The deadline to register candidates for Chile’s general election officially was August 21, leaving eight contenders running for a first-round presidential vote on November 19. In the race for the top seat, ex-President Sebastián Piñera has a wide lead in the polls, but he’s likely to face one of two former journalists in a December 17 runoff. Chilean voters will also elect 23 senators, 155 deputies, and 278 regional council members.
Here’s what you need to know about the top issues dominating the campaign and President Michelle Bachelet’s potential successors.
Creating new wealth, rather than fighting inequality, is Chileans’ top concern this election cycle, says political scientist Patricio Navia. Chile registered its lowest rate of economic growth since 2009 this year, expanding just 0.5 percent in the first half of 2017. It’s a significant low for the world’s top copper producer, whose economy grew an average 4 percent annually from 2000 to 2016. And while official government statistics show that Chile has cut the number of people living in poverty from 20 percent in 2000 to 12 percent in 2015, a recent independent study by Chilean organization Fundación Sol places the current poverty rate closer to 27 percent.

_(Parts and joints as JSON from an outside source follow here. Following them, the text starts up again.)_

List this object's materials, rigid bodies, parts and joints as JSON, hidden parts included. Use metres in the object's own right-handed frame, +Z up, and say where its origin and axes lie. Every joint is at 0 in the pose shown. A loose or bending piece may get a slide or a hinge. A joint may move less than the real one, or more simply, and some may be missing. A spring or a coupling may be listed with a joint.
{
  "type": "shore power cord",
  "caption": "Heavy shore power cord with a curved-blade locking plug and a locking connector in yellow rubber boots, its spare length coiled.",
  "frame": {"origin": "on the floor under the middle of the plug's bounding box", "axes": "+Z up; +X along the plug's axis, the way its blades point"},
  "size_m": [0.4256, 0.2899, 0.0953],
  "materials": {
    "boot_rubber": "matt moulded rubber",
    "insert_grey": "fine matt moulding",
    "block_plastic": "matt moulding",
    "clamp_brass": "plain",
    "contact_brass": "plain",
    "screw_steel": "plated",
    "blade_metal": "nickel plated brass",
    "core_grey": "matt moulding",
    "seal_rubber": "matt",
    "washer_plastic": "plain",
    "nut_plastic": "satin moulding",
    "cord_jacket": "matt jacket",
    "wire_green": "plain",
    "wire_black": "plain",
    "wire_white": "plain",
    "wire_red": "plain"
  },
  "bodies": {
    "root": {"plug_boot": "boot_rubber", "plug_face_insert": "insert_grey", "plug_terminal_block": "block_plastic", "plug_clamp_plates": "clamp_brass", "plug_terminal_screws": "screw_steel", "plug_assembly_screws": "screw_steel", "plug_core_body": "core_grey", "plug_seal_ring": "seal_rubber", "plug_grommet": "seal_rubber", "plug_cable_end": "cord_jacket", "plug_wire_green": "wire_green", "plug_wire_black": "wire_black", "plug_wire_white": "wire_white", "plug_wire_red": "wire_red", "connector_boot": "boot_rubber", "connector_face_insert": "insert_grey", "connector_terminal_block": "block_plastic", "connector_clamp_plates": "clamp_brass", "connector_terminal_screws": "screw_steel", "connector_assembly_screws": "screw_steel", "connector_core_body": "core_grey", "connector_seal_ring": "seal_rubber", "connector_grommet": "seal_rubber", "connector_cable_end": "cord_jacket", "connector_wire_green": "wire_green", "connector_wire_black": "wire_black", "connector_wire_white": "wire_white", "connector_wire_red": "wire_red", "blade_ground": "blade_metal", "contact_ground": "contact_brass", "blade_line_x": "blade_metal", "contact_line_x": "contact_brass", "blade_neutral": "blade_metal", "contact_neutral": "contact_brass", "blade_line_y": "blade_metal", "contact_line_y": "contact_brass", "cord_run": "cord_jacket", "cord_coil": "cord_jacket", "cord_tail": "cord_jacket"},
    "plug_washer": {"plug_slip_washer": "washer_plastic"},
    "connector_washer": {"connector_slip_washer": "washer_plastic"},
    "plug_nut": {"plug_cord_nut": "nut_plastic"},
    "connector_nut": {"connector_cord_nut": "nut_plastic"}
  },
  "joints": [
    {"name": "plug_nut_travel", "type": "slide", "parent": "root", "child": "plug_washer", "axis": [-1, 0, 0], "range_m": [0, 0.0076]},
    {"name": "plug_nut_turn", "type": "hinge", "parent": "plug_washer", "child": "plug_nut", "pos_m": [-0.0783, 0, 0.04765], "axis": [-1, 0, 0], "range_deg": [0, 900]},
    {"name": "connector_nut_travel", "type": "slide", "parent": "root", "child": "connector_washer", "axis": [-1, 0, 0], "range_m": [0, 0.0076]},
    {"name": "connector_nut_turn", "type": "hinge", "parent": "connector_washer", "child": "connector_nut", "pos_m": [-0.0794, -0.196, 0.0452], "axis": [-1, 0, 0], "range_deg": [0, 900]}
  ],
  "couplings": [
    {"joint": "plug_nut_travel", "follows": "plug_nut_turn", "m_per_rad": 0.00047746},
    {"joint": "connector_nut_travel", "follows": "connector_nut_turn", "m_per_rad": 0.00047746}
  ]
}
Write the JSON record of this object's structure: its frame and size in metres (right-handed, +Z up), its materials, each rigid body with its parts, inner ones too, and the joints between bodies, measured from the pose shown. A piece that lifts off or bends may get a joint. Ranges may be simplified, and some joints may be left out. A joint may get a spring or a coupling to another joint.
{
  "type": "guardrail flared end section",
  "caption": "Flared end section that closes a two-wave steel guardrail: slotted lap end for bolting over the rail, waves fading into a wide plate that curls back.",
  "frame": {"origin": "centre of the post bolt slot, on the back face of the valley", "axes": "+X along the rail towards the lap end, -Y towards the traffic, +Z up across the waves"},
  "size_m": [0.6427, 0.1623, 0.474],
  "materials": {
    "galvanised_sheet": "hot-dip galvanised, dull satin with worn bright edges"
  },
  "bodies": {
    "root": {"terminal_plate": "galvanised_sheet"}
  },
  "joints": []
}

The current government pledged to reform the pension system before Bachelet leaves office in March 2018. In August, the president submitted a bill to Congress that would require companies to contribute to employees’ pensions. Today, working Chileans must contribute 10 percent of their salaries to an individual pension fund of their choosing, which leaves retirees receiving $139 a month in benefits, or half of Chile’s monthly minimum wage. Bachelet proposes to require employers to contribute 5 percent, with 60 percent of those funds going to individuals’ accounts and the remainder to a collective fund that would help boost current retirees’ pensions. The reform would also replace private pension administrators, known as AFPs, with a public agency. But while Chileans have long disparaged AFPs, one poll shows only 32 percent of the public is in favor of the reform, while the majority thinks it won’t fix the current system. This lack of support, and the fact that Bachelet is short on time, means it’s likely that pension reform will be an issue that rolls over into the next administration.

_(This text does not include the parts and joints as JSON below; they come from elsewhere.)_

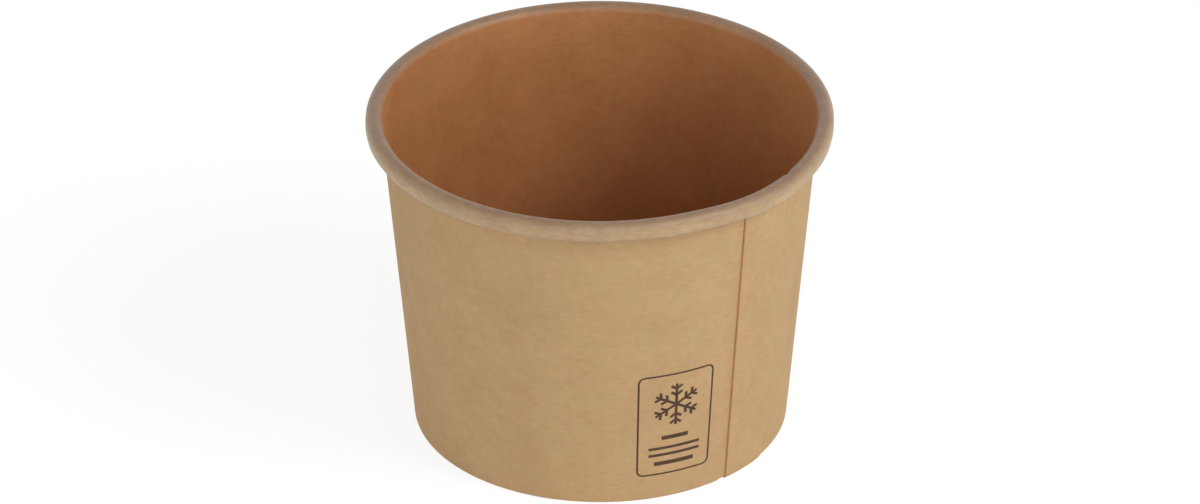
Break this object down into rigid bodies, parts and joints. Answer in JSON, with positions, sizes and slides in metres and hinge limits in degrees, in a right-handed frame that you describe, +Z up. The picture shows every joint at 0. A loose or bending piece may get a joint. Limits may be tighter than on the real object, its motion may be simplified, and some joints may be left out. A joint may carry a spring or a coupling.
{
  "type": "paper ice cream tub",
  "caption": "Round kraft paper tub with a lapped side seam, a rolled brim for a lid and a recessed base disc held in its folded foot.",
  "frame": {"origin": "middle of the foot, on the surface that the tub stands on", "axes": "+Z up along the tub's axis, -Y towards the front, which has the printed panel, with the side seam to the right of it"},
  "size_m": [0.098, 0.098, 0.0722],
  "materials": {
    "wall_board": "matte brown kraft board outside, with a thin satin coating on the food side and the brim",
    "base_board": "brown kraft board, with a thin satin coating on the food side"
  },
  "bodies": {
    "root": {"side_wall": "wall_board", "base_disc": "base_board"}
  },
  "joints": []
}
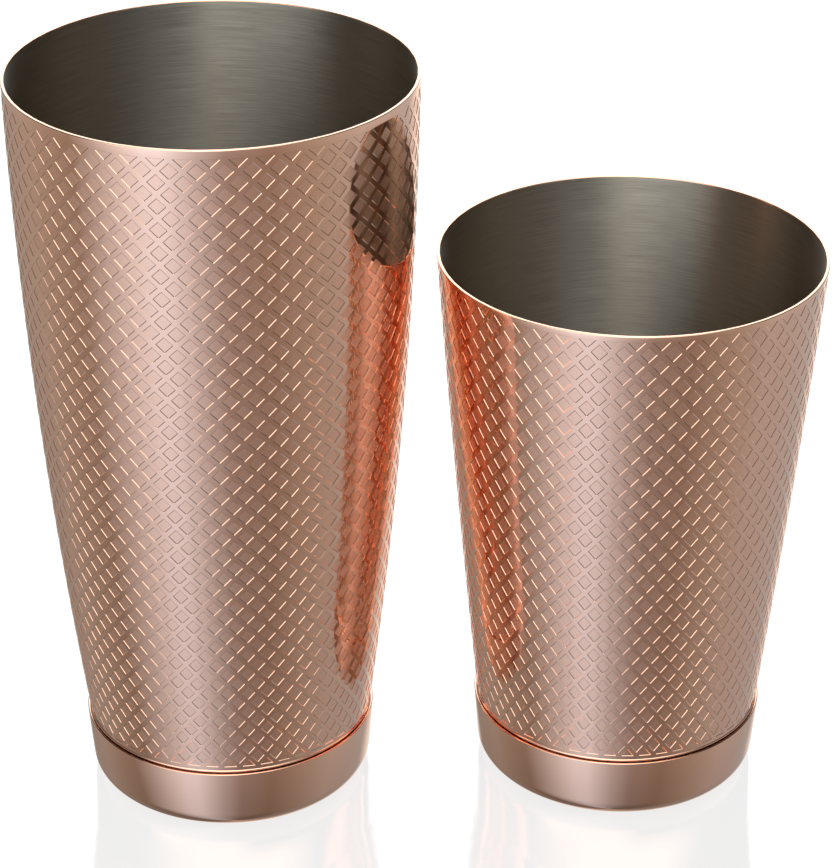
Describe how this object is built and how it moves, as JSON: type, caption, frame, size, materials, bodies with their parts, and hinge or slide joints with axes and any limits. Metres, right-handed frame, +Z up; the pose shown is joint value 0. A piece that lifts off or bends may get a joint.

With mass student protests in 2006, then again in 2011, and as recently as this spring, education continues to be a major issue. A series of reforms in 2015 attempted to address the inequalities linked to the school voucher system created under Augusto Pinochet in the early 1980s and considered to be one of the most expensive and privatized education systems in the world. But even though Bachelet’s reforms now allow the poorest 60 percent of the population to attend college for free, opponents say the measure doesn’t go far not enough.
Topping the polls by a comfortable margin is Sebastián Piñera, 67, representing the Let’s Go Chile (Chile Vamos) coalition. He’s the only presidential candidate with a right-leaning platform, and he’s also maintained a lead in the polls among Chile’s divided left. His time as president from 2010 to 2014 has also been Chile’s only conservative term in the post-Pinochet era, and one that saw the country’s economy grow an average 4.7 percent a year. This experience, a doctorate in economics from Harvard University, and stints at the Inter-American Development Bank and the World Bank add weight to the former president’s platform centered on revving up the economy. Piñera pledges to double Chile’s growth rate and add a million jobs to the economy. He also has plans for $20 billion in infrastructure projects through 2026. On the other hand, critics question some aspects of Piñera’s business background. Piñera is worth an estimated $2.7 billion, and some of his past dealings are under the microscope for voters weary of corruption.
On pension reform, Piñera has a proposed a different version of Bachelet’s bill. He would require companies to contribute 4 percent instead of 5 to individual pension funds, alongside a general tax hike to boost the basic pension level. On the education front, Piñera is familiar with university students’ calls for getting rid of the profit motive in the education system, particularly protestors’ demands to eliminate the Crédito Aval del Estado (CAE), which helps students finance their studies through banks but at high interest rates. As such, he proposes free education for the lower-earning half of households and helping the remaining 50 percent finance their studies via scholarships and loans directly from the government rather than CAE.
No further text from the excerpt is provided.